_The task_: Send back all the data below, exactly as given.

-------

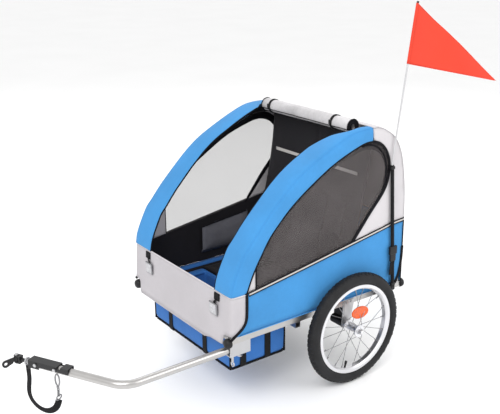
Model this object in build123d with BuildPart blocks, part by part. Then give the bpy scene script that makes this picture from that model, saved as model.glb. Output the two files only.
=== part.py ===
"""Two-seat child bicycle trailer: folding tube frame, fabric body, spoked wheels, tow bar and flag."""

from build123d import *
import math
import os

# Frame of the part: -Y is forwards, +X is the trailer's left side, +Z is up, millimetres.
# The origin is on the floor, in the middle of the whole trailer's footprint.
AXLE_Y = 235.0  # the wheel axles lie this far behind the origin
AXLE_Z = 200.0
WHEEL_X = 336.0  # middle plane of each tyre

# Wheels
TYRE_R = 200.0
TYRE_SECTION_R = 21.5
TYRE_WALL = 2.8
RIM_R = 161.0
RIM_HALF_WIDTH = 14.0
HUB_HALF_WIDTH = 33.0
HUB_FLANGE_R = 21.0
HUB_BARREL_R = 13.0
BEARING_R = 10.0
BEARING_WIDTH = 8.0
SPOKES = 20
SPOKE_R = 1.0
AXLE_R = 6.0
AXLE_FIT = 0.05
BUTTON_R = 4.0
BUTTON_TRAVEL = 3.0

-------

_Solution for this problem_:
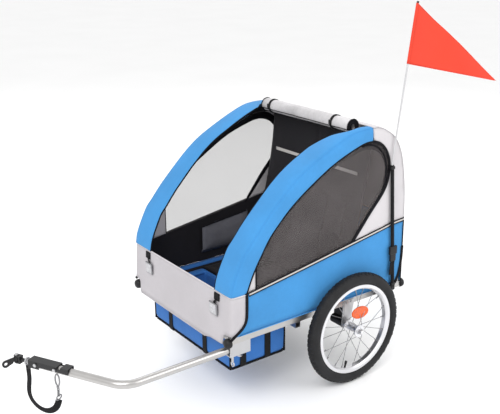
Model this object in build123d with BuildPart blocks, part by part. Then give the bpy scene script that makes this picture from that model, saved as model.glb. Output the two files only.
=== part.py ===
"""Two-seat child bicycle trailer: folding tube frame, fabric body, spoked wheels, tow bar and flag."""

from build123d import *
import math
import os

# Frame of the part: -Y is forwards, +X is the trailer's left side, +Z is up, millimetres.
# The origin is on the floor, in the middle of the whole trailer's footprint.
AXLE_Y = 235.0  # the wheel axles lie this far behind the origin
AXLE_Z = 200.0
WHEEL_X = 336.0  # middle plane of each tyre

# Wheels
TYRE_R = 200.0
TYRE_SECTION_R = 21.5
TYRE_WALL = 2.8
RIM_R = 161.0
RIM_HALF_WIDTH = 14.0
HUB_HALF_WIDTH = 33.0
HUB_FLANGE_R = 21.0
HUB_BARREL_R = 13.0
BEARING_R = 10.0
BEARING_WIDTH = 8.0
SPOKES = 20
SPOKE_R = 1.0
AXLE_R = 6.0
AXLE_FIT = 0.05
BUTTON_R = 4.0
BUTTON_TRAVEL = 3.0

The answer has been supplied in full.